===== Supplied information

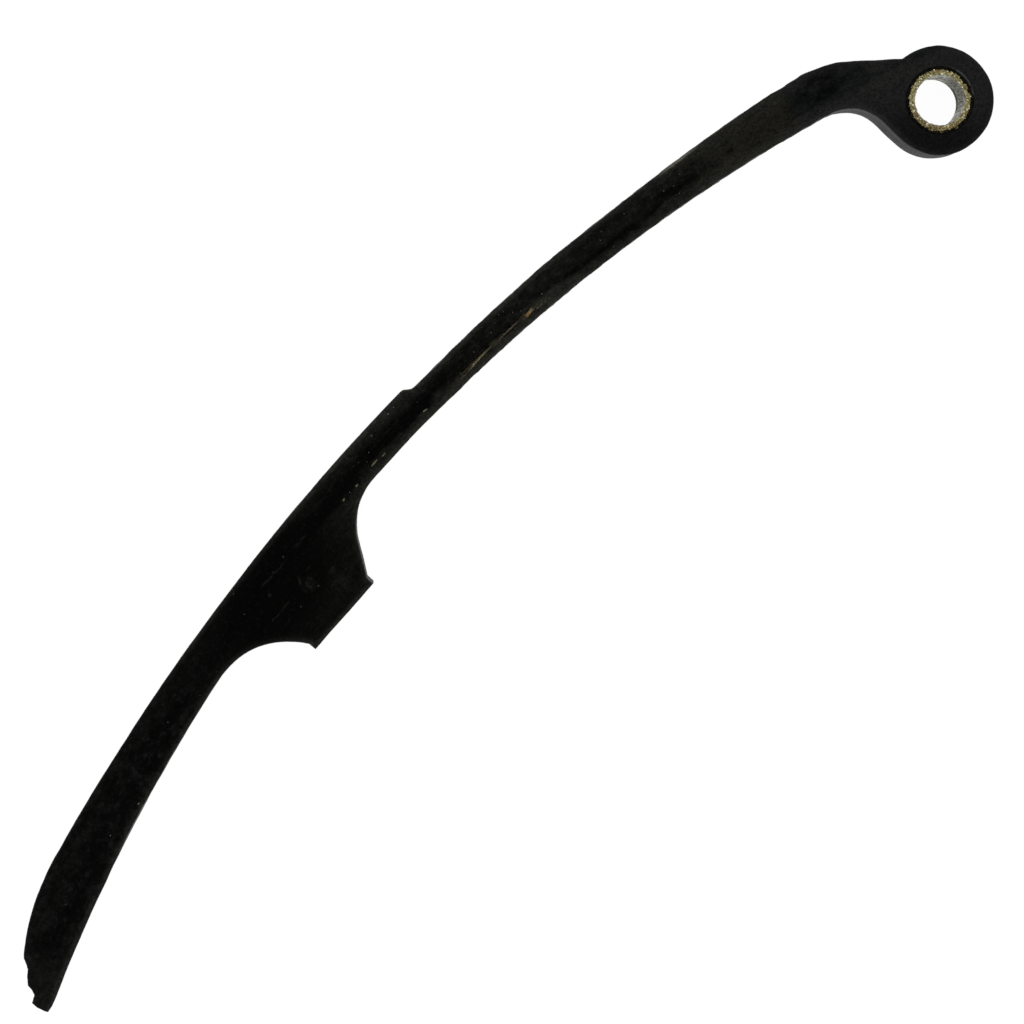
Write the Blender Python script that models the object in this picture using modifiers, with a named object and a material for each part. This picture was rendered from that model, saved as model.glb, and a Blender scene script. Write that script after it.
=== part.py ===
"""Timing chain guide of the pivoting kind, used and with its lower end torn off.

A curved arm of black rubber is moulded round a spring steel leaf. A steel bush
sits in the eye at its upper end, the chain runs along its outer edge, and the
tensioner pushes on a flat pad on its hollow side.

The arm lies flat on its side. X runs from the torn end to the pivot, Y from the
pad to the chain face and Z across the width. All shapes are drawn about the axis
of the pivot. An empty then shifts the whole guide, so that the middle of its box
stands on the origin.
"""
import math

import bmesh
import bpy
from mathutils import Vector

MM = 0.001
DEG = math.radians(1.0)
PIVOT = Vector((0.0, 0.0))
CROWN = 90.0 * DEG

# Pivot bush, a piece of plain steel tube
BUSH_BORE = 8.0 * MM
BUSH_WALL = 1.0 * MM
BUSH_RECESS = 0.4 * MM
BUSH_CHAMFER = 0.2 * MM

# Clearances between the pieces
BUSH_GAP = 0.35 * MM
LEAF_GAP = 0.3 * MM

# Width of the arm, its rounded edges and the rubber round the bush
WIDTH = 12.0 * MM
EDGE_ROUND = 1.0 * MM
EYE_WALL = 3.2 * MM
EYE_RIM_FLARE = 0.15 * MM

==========

What the task requires:
Set down the listing in full, keeping every word exactly as it is.

Reply:
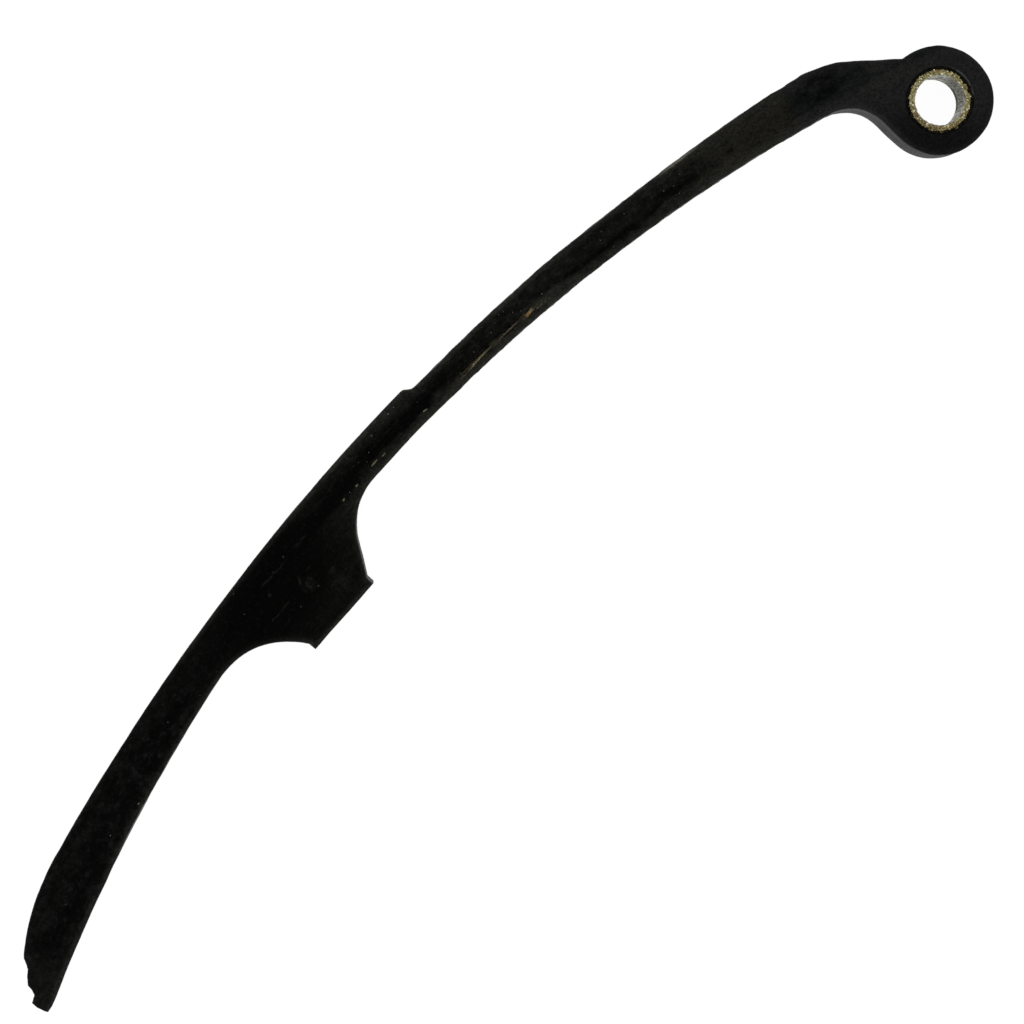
Write the Blender Python script that models the object in this picture using modifiers, with a named object and a material for each part. This picture was rendered from that model, saved as model.glb, and a Blender scene script. Write that script after it.
=== part.py ===
"""Timing chain guide of the pivoting kind, used and with its lower end torn off.

A curved arm of black rubber is moulded round a spring steel leaf. A steel bush
sits in the eye at its upper end, the chain runs along its outer edge, and the
tensioner pushes on a flat pad on its hollow side.

The arm lies flat on its side. X runs from the torn end to the pivot, Y from the
pad to the chain face and Z across the width. All shapes are drawn about the axis
of the pivot. An empty then shifts the whole guide, so that the middle of its box
stands on the origin.
"""
import math

import bmesh
import bpy
from mathutils import Vector

MM = 0.001
DEG = math.radians(1.0)
PIVOT = Vector((0.0, 0.0))
CROWN = 90.0 * DEG

# Pivot bush, a piece of plain steel tube
BUSH_BORE = 8.0 * MM
BUSH_WALL = 1.0 * MM
BUSH_RECESS = 0.4 * MM
BUSH_CHAMFER = 0.2 * MM

# Clearances between the pieces
BUSH_GAP = 0.35 * MM
LEAF_GAP = 0.3 * MM

# Width of the arm, its rounded edges and the rubber round the bush
WIDTH = 12.0 * MM
EDGE_ROUND = 1.0 * MM
EYE_WALL = 3.2 * MM
EYE_RIM_FLARE = 0.15 * MM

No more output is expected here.